→ Request
Read the lines that follow and pick out every one containing the word "which".

-- Records shown start --

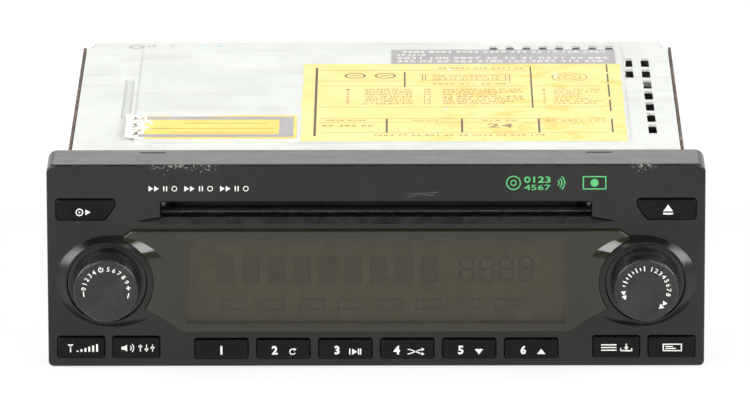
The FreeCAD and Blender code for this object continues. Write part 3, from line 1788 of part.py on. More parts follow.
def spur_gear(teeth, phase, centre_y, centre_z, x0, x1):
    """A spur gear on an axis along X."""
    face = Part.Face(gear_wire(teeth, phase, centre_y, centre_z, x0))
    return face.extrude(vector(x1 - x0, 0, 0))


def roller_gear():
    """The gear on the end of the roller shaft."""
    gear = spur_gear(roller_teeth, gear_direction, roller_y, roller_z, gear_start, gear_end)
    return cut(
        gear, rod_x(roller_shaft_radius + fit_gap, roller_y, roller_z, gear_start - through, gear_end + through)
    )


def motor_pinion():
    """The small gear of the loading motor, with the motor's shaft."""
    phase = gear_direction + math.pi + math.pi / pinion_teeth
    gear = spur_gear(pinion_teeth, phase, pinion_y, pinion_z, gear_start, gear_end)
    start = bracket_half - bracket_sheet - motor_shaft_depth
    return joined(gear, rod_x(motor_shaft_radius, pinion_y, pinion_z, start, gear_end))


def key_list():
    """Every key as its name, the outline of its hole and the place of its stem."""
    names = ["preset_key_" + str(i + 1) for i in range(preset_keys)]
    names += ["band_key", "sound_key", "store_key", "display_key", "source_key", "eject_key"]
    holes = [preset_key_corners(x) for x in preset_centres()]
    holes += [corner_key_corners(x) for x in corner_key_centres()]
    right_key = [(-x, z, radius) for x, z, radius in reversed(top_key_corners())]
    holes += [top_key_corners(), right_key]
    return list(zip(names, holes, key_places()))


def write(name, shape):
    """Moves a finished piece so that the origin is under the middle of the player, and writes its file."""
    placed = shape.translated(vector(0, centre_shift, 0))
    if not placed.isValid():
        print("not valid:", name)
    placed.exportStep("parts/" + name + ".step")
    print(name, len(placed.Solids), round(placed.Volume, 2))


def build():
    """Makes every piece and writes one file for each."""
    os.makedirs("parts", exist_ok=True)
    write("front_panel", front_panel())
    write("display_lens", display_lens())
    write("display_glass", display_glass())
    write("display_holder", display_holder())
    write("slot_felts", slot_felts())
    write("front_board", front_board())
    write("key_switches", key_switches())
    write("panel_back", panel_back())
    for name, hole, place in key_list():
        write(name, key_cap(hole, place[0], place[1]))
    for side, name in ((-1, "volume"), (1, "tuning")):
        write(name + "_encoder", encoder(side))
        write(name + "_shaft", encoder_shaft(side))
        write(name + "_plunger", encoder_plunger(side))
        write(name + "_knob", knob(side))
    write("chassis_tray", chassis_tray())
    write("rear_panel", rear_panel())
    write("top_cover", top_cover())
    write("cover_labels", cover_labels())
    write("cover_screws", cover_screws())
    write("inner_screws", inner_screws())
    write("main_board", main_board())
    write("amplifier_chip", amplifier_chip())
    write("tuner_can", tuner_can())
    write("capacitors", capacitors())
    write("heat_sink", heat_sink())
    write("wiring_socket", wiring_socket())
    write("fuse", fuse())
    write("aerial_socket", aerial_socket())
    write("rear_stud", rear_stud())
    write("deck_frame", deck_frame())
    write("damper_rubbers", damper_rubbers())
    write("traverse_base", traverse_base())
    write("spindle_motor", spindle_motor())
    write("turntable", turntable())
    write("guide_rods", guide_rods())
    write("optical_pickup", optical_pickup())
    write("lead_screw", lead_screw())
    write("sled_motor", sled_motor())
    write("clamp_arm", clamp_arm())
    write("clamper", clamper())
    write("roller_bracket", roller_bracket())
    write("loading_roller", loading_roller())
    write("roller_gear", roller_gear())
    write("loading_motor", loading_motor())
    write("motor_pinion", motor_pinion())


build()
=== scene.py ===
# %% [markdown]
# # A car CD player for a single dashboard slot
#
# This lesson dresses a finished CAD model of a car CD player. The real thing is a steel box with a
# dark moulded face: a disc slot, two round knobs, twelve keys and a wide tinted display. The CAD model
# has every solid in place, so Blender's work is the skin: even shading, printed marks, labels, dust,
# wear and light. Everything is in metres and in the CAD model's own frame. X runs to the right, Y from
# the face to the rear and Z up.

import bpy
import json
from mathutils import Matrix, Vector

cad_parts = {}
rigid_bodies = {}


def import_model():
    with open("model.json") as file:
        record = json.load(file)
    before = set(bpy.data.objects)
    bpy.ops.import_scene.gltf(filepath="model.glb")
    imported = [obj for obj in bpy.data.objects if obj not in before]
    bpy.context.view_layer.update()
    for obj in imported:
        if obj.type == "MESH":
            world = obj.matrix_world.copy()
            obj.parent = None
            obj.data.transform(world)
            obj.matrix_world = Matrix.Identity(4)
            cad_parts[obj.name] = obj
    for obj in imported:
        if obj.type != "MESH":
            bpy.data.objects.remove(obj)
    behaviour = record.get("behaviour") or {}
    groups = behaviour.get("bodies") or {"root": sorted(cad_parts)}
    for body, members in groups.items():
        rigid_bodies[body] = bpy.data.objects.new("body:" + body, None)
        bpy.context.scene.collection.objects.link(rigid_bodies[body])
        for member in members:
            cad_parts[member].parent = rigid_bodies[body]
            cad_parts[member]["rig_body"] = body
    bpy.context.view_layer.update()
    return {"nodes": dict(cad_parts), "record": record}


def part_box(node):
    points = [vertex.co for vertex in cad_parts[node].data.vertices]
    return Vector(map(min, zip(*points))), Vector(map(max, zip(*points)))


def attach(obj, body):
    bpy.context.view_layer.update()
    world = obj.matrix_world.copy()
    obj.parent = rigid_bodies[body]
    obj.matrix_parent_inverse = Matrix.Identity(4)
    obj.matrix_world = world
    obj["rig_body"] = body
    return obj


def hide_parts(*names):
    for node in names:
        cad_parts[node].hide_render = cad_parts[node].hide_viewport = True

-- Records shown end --
-- Records shown start --

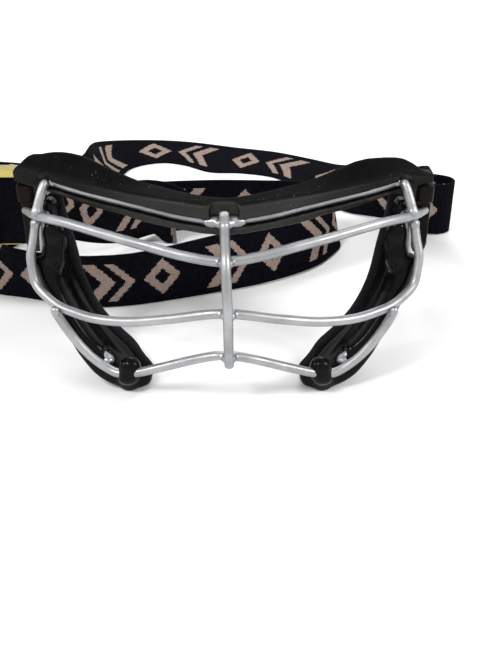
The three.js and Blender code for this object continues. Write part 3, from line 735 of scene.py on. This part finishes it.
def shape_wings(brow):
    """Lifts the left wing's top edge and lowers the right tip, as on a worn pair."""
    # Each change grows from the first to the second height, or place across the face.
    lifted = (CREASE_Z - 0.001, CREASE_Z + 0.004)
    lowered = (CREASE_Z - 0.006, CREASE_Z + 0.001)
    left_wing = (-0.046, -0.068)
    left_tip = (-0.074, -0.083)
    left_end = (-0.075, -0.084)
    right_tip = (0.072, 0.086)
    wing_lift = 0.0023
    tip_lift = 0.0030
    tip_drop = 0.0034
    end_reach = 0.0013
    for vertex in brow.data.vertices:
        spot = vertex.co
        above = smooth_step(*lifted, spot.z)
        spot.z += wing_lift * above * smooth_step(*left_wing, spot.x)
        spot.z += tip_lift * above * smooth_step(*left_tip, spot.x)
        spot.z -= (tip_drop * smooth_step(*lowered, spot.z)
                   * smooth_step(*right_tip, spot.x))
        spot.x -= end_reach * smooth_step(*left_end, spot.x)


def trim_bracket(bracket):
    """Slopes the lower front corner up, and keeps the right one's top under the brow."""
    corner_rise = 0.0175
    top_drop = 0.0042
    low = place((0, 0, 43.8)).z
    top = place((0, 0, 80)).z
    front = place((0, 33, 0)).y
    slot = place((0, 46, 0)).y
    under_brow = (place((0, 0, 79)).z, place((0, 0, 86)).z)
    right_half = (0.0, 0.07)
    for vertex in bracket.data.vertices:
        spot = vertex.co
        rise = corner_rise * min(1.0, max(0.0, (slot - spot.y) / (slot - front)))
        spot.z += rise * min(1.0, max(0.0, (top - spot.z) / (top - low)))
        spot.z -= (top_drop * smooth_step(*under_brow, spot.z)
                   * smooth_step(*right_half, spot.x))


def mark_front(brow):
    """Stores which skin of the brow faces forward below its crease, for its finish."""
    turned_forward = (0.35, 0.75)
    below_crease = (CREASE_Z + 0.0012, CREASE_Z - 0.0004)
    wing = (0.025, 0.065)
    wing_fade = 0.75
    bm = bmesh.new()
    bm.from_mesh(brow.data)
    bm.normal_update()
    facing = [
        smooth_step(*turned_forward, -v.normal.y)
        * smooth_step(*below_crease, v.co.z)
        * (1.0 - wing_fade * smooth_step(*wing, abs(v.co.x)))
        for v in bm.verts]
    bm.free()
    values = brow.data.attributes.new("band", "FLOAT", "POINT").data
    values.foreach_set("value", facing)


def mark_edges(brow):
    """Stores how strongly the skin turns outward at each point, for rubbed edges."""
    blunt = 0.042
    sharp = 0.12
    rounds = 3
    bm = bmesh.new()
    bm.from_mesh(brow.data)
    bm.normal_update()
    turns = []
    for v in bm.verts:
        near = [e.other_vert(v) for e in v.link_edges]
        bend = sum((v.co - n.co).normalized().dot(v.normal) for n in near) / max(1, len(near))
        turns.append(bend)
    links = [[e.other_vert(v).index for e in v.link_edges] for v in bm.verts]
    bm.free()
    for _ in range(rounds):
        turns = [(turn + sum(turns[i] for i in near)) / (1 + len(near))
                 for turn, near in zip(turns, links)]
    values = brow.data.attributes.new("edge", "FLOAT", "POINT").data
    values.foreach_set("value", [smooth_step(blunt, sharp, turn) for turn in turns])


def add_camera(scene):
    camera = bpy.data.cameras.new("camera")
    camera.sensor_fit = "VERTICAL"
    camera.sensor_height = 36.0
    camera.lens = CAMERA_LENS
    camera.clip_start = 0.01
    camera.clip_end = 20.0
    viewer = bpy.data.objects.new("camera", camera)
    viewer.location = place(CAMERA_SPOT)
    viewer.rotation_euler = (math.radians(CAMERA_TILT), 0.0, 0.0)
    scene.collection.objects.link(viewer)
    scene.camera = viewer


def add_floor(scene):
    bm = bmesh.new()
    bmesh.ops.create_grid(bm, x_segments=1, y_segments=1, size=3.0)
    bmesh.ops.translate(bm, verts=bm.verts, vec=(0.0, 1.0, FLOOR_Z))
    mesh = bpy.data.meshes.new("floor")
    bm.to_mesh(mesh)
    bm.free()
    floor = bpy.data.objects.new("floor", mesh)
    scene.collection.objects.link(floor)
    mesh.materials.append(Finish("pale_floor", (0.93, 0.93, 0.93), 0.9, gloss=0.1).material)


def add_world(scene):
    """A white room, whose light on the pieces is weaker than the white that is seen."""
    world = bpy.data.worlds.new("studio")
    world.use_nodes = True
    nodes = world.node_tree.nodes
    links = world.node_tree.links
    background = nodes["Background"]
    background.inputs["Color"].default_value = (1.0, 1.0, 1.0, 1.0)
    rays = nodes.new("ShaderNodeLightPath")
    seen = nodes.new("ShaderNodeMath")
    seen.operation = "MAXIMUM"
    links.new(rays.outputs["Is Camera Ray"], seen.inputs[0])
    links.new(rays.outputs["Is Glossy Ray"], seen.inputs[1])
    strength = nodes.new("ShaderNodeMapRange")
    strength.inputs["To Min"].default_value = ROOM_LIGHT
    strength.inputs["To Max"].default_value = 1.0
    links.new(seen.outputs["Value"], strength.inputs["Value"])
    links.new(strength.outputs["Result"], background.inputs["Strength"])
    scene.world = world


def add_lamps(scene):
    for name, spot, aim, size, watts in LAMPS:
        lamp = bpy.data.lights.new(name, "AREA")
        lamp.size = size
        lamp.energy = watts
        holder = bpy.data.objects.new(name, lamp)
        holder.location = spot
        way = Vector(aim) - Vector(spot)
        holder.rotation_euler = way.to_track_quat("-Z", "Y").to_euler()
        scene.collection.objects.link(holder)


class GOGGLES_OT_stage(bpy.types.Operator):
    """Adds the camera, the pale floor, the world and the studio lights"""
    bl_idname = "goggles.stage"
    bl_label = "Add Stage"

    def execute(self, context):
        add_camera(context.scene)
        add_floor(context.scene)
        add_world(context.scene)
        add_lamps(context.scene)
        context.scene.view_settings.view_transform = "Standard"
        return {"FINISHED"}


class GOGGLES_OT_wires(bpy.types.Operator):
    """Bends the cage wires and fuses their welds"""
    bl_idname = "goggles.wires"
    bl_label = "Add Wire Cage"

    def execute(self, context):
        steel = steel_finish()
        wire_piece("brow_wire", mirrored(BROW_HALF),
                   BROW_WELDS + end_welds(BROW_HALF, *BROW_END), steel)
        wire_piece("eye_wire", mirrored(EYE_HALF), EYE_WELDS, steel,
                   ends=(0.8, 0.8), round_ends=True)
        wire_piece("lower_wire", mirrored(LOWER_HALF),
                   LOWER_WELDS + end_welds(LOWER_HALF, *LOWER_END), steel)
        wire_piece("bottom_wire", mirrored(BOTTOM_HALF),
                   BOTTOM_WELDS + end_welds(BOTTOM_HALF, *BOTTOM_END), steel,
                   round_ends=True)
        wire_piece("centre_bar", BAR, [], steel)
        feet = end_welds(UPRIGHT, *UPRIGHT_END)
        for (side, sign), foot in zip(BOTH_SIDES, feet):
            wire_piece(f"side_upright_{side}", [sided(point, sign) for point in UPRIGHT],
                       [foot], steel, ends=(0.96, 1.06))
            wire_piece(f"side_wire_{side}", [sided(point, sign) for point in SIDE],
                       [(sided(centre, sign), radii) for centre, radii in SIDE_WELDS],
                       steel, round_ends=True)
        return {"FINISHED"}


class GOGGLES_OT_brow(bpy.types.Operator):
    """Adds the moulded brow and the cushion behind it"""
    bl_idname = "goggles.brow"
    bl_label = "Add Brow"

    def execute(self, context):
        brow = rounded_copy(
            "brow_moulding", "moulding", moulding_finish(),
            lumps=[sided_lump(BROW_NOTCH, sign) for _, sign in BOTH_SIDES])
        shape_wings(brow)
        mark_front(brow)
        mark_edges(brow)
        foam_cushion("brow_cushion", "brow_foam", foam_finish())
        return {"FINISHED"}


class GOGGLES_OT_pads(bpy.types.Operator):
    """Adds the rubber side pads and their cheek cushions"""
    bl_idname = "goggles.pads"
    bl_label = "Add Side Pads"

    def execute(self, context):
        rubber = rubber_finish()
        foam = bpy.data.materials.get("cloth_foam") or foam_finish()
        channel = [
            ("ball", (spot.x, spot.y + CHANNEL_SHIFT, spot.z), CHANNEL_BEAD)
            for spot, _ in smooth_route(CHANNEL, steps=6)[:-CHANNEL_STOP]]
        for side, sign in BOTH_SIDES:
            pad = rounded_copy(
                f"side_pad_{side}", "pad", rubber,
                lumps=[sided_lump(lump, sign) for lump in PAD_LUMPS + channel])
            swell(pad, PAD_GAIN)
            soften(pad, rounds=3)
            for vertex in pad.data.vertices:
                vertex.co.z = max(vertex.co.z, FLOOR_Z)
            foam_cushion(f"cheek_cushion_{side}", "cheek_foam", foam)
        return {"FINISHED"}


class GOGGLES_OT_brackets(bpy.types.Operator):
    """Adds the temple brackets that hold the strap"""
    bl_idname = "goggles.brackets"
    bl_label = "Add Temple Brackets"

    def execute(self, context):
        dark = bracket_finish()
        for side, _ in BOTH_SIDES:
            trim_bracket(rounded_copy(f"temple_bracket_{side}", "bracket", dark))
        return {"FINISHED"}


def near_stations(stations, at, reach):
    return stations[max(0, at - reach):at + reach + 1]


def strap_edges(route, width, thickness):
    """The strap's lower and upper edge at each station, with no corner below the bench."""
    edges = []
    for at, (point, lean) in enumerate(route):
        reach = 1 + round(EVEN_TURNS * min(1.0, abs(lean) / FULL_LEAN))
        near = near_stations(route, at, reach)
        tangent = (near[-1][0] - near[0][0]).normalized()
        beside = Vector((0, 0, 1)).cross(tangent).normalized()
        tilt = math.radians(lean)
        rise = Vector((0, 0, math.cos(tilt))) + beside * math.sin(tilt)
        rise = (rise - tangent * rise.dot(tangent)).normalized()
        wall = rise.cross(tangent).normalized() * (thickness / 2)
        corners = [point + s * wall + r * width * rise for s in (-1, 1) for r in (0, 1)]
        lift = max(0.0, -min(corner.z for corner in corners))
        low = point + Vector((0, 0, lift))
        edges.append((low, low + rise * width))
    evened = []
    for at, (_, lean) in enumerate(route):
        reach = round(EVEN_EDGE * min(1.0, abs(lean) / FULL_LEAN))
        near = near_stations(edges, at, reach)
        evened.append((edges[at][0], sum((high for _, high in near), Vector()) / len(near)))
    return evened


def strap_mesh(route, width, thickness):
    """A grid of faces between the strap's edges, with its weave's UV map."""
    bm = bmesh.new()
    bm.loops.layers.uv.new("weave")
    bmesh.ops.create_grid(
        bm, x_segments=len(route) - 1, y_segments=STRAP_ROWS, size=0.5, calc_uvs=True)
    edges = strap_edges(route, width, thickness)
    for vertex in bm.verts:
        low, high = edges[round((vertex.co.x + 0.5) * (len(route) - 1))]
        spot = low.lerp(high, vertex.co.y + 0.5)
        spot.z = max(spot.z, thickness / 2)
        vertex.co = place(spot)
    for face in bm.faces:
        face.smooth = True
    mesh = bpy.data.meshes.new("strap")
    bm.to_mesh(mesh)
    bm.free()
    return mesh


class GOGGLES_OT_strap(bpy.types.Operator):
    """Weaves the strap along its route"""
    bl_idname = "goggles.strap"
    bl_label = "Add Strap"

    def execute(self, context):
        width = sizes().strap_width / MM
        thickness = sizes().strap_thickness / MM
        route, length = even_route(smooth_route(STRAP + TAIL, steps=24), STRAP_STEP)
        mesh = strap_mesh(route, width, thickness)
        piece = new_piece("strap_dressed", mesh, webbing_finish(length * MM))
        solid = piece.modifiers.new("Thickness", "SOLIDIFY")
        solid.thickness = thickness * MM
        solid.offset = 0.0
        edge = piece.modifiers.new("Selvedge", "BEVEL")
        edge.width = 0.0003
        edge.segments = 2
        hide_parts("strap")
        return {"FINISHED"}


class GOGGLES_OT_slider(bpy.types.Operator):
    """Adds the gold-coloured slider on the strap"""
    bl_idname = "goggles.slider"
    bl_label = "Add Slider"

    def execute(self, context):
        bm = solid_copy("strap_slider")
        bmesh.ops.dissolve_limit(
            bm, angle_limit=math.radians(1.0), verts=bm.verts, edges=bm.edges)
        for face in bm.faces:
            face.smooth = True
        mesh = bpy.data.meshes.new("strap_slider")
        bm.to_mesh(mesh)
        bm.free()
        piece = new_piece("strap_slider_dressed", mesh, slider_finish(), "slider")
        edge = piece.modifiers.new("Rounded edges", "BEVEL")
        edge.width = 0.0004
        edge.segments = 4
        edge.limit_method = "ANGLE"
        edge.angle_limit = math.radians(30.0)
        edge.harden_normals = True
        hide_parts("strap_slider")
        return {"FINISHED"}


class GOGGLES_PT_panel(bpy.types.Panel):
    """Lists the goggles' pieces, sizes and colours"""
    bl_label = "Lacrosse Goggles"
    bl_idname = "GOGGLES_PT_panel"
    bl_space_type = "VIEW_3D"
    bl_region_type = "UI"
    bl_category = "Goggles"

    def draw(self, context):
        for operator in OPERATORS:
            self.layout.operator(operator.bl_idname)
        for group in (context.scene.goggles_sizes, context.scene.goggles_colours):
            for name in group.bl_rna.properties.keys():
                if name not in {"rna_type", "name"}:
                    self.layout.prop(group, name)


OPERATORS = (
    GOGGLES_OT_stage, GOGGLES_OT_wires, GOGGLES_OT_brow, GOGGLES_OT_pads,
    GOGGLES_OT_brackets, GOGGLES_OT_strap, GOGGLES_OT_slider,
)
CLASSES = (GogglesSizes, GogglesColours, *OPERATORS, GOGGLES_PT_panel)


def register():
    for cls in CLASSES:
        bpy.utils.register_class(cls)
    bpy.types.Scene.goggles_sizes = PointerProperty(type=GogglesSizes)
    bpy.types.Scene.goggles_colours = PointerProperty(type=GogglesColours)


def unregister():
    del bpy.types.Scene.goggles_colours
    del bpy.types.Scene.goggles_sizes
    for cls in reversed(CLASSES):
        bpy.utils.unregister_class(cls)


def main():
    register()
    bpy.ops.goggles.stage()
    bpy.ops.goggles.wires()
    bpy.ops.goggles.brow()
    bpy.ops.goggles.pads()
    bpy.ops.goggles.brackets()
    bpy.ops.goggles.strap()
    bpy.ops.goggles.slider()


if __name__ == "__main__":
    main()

-- Records shown end --
-- Records shown start --

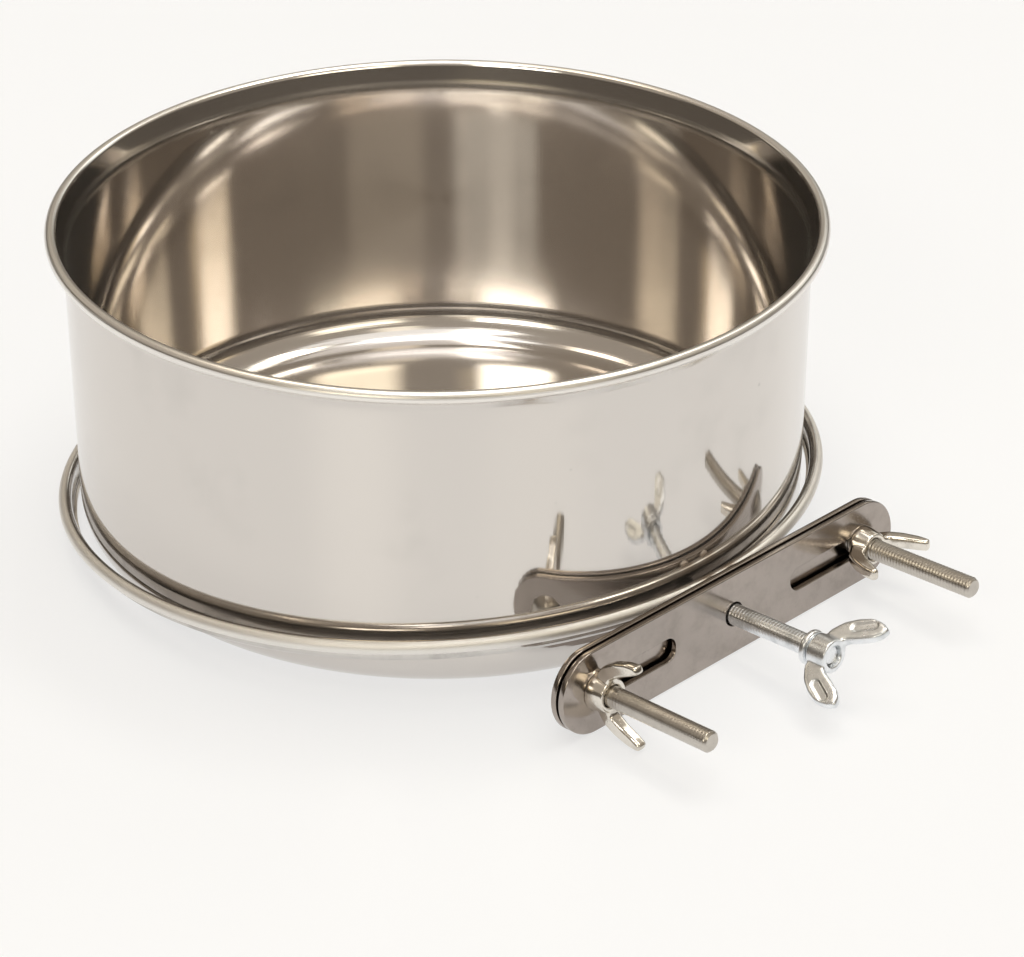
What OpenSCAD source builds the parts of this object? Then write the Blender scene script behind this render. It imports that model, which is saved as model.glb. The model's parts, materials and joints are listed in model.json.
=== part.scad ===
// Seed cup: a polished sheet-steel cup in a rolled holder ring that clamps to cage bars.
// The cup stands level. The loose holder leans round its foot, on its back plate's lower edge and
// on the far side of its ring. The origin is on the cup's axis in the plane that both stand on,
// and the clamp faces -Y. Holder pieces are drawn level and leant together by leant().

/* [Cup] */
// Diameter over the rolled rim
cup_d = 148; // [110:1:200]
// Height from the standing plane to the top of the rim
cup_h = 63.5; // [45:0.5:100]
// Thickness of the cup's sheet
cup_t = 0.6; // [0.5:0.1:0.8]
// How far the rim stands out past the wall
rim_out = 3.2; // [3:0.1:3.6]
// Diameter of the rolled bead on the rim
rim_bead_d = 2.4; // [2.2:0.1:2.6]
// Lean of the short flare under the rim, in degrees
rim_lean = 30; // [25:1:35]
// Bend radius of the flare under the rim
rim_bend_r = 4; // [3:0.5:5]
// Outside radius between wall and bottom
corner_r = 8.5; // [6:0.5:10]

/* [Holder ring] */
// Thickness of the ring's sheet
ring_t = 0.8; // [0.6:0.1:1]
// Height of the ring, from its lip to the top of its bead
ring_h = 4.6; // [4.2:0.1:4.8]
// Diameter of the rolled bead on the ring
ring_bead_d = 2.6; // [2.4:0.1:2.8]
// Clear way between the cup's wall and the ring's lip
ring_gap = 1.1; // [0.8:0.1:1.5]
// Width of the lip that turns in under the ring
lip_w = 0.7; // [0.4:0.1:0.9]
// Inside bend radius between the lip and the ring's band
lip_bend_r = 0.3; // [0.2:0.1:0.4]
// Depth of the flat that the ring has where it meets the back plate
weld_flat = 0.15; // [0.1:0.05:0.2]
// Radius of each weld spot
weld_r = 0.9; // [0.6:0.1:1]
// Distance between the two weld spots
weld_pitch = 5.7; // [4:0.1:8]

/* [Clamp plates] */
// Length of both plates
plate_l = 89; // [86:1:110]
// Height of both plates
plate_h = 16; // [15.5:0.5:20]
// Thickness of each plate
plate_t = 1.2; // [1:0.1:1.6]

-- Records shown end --

→ Exercise answer
    """Stores which skin of the brow faces forward below its crease, for its finish."""
What OpenSCAD source builds the parts of this object? Then write the Blender scene script behind this render. It imports that model, which is saved as model.glb. The model's parts, materials and joints are listed in model.json.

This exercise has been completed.